The sun is here again. It will be a partly cloudy day. It will also be a cold day. It is my cleaning day. The dust is taking over. Every surface is covered. My sensibilities can’t take it anymore.

When I was in the eighth grade, President Kennedy signed the Peace Corps bill. “The toughest job you’ll ever love,” was part of all the TV public service announcements. I knew right then I’d go into into the Peace Corps. Eight years later I did.

My house in Ghana was on school grounds and was one side of a duplex. It was a brand new house. A living room, two bedrooms and an eating area were the inside rooms. Flanked around the concrete yard in the back were the kitchen with the stove and a shelf unit for storage, a shower, cold water only, a toilet, aka a nesting spot for the chickens, and an extra room where Thomas, my Ghanaian factotum, lived. The house was furnished, and I had a fridge, inside. I seldom used the stove, no gas. The house was by the back gate and across from the school garden. It was the last in a line of staff housing stretching from the front gate to the back gate. The school had a night watchman, but he slept a lot. When the gate was closed at night, I had to climb over. Scaling a fence in a dress and sandals is never easy.

I learned amazing things in Ghana. I could easily choose the good eggs over the bad. I learned to pluck a chicken. In the market, I bargained. Mammy lorries were the cheapest way to travel but not very far because the seats were like wooden stadium seats, and you had to climb up then shift your leg over the side to sit on them. I got adept at lorry climbing. I learned to eat t-zed, a blob made from millet, and soup, with my right hand without dripping and making a mess. When I went back to Ghana after so many years, my first meal was fufu, a Southern Ghanaian dish, and soup. I ate with my hand. I did not make a mess.

“The sun does not shine for a few trees and flowers,but for the wide world’s joy.”

February 4, 2024

People were screaming and running amok through the streets. They feared for their lives. What is that flaming ball of fire? Are we doomed? Don’t worry I told them. It is the sun. It has returned. The day is bright and pretty. The sky is blue. Both, though, are deceiving. It is cold, 33° cold. The wind is blowing. The pine branches are swaying. It is a day to bundle.

Today is a mishmash.

On my kitchen bookcase are bobble heads triggered by the sun. Their heads haven’t moved in days. This morning, after I opened the door to let the dogs out, the sun hit those heads. All of them are bobbling. I can hear the clicks as they move.

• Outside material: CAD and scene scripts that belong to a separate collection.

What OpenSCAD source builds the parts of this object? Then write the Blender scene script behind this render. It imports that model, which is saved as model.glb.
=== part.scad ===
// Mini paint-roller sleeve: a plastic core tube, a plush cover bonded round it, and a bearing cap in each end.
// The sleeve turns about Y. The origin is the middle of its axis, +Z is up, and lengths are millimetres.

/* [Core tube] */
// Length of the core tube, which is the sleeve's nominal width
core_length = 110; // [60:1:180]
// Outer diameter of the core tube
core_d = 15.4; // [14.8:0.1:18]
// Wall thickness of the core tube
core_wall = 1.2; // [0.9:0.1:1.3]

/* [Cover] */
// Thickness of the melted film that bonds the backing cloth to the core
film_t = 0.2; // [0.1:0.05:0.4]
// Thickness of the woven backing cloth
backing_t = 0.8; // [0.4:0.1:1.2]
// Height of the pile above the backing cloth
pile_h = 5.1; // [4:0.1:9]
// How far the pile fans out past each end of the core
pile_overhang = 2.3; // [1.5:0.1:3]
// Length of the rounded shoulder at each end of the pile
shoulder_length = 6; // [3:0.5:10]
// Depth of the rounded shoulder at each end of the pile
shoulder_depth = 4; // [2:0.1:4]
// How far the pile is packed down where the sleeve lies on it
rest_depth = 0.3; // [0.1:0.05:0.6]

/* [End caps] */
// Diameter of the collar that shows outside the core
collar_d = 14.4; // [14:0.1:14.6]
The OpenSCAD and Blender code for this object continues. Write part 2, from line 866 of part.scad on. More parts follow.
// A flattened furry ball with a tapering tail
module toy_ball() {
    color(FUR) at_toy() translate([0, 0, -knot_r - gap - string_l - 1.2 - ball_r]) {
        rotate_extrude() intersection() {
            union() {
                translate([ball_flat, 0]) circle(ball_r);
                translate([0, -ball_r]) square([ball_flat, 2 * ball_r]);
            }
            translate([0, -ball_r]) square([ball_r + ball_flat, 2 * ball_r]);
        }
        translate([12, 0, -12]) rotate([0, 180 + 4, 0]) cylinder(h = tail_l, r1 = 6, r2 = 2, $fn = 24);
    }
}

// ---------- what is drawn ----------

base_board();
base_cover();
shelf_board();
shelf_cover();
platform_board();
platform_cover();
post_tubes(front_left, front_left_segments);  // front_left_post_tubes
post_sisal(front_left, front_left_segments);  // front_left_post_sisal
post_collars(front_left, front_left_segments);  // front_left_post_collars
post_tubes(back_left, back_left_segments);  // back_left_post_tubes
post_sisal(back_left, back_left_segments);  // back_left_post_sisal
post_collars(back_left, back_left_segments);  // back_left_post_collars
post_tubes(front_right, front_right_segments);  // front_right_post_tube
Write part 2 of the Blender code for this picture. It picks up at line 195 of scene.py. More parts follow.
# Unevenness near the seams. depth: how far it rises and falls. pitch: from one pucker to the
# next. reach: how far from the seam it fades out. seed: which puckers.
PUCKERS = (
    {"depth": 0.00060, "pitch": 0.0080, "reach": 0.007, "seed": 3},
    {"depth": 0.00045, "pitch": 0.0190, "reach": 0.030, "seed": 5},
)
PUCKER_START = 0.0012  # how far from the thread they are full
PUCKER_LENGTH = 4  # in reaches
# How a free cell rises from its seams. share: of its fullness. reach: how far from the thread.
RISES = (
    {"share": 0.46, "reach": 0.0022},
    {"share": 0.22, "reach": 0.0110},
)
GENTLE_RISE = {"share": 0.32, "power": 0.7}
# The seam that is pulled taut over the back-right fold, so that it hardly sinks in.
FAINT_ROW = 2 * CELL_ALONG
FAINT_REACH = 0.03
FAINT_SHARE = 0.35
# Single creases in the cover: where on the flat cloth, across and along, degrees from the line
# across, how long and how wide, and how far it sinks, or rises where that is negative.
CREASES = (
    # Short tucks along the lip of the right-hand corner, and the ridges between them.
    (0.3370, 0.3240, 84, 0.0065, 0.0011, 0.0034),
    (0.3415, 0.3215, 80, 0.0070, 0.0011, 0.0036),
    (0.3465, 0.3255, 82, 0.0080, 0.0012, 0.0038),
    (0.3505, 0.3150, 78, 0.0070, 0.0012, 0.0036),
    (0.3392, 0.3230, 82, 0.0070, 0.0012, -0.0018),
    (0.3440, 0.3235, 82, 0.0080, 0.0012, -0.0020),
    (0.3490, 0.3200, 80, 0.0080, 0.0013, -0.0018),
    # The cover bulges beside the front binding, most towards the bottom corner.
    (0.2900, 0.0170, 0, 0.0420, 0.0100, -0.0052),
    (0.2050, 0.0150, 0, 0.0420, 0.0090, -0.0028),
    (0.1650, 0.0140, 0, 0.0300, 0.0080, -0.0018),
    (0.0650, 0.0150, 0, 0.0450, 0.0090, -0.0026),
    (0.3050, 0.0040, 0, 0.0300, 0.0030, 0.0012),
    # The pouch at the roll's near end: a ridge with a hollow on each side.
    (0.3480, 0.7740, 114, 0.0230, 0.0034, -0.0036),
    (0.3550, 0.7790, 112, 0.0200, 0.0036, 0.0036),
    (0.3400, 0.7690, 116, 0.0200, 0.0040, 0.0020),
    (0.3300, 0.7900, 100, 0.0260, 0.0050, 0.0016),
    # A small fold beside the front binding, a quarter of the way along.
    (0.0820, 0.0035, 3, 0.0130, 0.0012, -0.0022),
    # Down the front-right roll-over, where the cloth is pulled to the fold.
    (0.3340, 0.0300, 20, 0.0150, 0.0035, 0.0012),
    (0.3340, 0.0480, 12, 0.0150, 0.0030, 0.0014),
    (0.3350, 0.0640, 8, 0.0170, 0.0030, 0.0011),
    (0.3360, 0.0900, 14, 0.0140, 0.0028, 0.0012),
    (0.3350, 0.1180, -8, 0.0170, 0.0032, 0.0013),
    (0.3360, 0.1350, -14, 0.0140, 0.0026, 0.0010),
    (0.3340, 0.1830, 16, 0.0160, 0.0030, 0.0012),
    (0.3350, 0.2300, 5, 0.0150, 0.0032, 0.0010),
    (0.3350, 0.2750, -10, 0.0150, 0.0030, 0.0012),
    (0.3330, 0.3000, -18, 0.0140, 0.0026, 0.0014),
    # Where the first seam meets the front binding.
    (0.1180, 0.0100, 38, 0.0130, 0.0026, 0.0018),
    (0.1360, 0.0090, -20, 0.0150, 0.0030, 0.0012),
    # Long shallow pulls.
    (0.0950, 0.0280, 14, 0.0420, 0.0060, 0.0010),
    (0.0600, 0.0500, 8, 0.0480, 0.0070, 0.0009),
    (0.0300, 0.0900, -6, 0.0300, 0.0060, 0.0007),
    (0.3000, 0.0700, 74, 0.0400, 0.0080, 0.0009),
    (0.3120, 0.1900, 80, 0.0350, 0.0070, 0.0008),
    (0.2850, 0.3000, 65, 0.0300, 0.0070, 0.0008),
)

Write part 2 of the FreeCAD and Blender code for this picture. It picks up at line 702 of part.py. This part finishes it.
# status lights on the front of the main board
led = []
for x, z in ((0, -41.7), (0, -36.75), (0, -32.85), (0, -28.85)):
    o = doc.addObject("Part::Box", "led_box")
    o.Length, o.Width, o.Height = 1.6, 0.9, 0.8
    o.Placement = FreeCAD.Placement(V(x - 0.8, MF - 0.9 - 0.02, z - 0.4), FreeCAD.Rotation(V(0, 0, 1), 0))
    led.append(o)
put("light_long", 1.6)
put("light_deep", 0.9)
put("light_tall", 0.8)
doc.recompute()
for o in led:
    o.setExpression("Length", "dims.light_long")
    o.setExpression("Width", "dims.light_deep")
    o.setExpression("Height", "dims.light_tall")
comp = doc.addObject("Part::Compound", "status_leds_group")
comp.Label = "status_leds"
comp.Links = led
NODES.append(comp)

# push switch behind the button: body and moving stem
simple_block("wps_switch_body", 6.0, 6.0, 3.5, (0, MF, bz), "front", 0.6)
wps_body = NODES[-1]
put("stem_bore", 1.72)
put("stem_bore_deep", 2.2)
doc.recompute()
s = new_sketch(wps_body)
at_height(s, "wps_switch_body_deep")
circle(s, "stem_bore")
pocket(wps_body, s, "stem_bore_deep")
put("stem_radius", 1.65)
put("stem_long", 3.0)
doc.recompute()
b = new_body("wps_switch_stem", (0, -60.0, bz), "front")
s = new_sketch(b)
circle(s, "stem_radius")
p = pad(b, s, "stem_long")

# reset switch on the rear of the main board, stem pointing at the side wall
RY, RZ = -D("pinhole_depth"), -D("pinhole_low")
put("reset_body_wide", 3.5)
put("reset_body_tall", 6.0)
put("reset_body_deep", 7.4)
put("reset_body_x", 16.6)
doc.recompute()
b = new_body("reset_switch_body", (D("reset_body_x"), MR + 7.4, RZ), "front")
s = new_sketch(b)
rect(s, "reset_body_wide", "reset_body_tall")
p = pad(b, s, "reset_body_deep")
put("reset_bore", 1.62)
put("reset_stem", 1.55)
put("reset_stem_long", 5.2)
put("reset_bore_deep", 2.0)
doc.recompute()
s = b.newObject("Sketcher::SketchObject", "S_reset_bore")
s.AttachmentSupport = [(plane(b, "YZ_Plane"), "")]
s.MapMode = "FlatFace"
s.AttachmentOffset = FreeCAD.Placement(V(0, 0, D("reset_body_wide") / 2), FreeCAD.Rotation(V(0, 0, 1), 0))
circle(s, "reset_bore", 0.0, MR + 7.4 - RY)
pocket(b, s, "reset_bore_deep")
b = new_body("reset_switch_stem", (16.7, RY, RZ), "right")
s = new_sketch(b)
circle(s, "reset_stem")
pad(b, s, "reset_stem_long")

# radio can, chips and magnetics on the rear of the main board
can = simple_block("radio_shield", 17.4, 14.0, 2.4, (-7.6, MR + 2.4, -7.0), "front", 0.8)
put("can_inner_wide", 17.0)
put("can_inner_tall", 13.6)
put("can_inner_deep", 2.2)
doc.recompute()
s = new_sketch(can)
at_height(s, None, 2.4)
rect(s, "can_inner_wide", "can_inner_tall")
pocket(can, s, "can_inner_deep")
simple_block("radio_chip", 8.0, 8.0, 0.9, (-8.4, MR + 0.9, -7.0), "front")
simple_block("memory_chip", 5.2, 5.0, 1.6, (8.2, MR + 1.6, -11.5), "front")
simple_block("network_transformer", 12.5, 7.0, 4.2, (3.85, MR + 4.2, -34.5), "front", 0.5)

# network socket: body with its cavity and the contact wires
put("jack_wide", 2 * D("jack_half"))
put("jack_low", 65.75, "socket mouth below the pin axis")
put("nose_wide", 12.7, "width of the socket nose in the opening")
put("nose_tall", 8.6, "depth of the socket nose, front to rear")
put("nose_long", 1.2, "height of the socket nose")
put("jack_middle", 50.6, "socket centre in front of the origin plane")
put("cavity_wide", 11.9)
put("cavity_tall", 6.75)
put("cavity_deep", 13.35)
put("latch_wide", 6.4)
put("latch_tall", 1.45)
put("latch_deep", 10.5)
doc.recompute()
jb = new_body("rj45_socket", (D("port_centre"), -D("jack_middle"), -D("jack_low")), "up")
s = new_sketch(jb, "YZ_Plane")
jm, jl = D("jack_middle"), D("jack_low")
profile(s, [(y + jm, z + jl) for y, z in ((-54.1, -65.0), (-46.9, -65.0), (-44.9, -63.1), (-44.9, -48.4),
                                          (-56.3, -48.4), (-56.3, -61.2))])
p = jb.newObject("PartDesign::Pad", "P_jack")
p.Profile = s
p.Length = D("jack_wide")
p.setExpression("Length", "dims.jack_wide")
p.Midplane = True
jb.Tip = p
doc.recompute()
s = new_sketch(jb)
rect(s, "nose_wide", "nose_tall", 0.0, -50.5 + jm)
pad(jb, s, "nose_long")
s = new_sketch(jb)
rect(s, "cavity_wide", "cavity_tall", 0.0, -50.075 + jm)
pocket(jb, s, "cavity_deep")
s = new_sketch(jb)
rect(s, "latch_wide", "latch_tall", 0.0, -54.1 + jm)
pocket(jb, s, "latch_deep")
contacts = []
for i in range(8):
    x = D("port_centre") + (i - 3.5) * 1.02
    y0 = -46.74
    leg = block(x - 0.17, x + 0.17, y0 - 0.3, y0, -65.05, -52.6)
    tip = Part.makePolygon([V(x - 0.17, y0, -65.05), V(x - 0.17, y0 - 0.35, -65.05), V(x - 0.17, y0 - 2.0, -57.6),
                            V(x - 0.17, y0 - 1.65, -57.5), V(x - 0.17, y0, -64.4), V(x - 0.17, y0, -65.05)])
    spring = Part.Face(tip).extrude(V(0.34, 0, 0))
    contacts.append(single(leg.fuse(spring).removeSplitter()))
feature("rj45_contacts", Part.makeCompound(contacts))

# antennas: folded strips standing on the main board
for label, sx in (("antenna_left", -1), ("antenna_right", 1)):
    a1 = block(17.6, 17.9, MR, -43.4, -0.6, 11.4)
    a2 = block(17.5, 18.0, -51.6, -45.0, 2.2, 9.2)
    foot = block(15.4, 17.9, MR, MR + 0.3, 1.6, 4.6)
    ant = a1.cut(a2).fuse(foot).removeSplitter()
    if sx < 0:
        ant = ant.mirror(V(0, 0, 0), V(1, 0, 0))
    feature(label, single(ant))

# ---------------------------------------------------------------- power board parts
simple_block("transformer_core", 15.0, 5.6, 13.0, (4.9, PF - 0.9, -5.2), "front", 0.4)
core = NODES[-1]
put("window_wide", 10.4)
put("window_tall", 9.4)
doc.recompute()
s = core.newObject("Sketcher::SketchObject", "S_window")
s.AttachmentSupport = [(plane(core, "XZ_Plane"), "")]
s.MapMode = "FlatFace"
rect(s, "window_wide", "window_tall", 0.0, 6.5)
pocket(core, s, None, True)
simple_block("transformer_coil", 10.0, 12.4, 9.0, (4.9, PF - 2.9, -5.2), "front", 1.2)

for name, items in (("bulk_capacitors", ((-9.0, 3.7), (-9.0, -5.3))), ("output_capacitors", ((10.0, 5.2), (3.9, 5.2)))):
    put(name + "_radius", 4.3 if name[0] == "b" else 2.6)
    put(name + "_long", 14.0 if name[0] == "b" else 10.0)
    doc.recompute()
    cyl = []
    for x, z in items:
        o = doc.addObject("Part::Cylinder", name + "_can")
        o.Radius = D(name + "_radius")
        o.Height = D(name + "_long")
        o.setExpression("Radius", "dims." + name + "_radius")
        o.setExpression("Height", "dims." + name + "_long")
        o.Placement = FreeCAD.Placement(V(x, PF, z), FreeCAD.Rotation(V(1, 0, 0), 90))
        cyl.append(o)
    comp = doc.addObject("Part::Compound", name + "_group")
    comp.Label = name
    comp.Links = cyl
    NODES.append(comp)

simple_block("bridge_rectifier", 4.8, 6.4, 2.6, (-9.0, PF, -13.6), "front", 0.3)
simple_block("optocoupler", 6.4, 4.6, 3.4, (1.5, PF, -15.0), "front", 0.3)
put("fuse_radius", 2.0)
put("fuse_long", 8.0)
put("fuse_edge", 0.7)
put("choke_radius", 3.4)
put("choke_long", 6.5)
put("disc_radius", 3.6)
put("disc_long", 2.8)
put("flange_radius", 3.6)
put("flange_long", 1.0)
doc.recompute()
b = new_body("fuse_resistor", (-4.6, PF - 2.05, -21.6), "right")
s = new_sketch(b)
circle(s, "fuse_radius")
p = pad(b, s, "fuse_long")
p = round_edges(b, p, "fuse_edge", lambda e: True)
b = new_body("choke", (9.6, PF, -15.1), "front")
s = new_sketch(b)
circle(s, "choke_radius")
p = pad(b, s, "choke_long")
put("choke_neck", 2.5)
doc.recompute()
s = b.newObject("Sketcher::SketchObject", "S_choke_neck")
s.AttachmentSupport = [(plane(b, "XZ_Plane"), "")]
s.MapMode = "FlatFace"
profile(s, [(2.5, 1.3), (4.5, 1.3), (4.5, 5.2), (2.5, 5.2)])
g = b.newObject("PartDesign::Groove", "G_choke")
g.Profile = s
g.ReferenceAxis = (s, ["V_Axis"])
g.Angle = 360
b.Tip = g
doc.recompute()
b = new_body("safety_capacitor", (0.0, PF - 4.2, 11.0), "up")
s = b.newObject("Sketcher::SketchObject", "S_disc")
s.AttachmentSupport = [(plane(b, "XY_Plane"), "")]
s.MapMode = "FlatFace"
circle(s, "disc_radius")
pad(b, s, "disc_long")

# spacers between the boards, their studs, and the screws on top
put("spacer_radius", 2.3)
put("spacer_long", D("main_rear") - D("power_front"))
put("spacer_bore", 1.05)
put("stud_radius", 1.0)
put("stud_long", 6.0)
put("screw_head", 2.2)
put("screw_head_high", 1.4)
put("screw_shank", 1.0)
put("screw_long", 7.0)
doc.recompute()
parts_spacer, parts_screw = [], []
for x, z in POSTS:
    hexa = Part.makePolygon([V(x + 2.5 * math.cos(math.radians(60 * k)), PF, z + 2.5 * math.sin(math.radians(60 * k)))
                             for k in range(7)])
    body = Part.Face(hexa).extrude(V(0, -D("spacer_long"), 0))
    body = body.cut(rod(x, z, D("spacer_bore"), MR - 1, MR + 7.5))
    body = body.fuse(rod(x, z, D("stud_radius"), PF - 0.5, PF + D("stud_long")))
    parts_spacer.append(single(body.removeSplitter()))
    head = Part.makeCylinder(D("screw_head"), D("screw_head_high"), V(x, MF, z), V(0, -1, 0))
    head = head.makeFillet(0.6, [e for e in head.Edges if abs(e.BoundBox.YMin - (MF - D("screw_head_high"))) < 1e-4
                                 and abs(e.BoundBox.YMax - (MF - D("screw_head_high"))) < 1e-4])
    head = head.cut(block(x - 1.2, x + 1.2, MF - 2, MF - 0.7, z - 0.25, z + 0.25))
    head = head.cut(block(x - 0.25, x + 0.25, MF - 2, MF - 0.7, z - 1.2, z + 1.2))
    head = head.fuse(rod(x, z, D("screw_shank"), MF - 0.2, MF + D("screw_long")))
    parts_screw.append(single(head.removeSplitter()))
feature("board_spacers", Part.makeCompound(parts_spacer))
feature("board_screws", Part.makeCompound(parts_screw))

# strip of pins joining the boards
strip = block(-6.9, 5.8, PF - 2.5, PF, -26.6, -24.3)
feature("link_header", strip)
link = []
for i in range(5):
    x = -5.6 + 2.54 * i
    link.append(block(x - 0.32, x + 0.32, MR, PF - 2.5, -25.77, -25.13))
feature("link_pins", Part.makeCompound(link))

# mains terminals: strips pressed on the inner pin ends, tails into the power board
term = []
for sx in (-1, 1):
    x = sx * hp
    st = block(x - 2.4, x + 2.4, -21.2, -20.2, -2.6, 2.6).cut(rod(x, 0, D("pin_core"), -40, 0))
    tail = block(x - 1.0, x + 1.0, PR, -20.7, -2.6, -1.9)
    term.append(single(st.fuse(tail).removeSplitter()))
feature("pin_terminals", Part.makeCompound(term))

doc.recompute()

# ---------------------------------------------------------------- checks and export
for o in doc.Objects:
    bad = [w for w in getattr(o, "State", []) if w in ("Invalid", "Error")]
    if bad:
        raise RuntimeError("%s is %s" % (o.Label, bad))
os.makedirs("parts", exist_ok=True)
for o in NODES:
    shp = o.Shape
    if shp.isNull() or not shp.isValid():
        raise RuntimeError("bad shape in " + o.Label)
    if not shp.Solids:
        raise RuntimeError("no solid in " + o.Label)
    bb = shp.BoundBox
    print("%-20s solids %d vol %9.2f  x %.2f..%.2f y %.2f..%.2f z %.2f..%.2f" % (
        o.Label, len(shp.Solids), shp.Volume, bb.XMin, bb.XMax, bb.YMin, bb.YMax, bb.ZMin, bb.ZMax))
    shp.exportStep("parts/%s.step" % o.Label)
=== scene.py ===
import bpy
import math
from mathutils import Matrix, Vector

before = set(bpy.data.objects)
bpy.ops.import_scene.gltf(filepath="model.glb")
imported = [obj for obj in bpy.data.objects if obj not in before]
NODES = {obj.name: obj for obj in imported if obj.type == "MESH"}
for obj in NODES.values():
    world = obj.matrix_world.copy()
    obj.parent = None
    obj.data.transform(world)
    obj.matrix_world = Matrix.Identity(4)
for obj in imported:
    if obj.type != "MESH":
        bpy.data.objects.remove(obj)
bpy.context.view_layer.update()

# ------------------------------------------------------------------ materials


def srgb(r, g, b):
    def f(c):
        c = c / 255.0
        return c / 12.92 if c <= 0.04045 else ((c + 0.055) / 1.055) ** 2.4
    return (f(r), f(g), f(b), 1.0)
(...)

When I was a kid, Sunday was special. The big stores were closed. Corner stores, donut shops and some restaurants were all that were open. People stayed close to home. It was a family day. It was a quiet day. My father always brought home donuts after he ushered at mass. I had cocoa with my donut.

My wardrobe was divided into play clothes, church clothes and school clothes. The school clothes were a uniform of a blue skirt, white blouse and blue tie, the sort you’d wear at a square dance. Church clothes were a dress or a skirt and a blouse. Play clothes were just about anything else.

I wore two piece pajamas to bed. In the winter, they were flannel. In the summer, they were cotton. For Christmas, they were always brand new.

I was never without a book. I sneaked one into church and hid it between the pages of the mass book. I looked reverent with all my attention directed to the mass responses and hymns, but I was really reading about Trixie Belden and her detecting. In school, I’d hide the books in textbooks. Instead of studying science, I went somewhere else. I was quite adept and never got caught.

My mother taught me to tie my shoes. I remember sitting on the floor by the arm of the chair. She showed me a few times how to tie the bow. My first attempts were failures. The bow was too loose and fell apart, but the more I tied it, the better I got. I can honestly say I now tie a tight bow.

My mother also taught me how to ride a bike. I remember we were on Prospect Street. She held on to the back of the seat. The bike wobbled. I tried to maintain my balance but failed. I tried again and again, but I did it. I rode off into the sunset.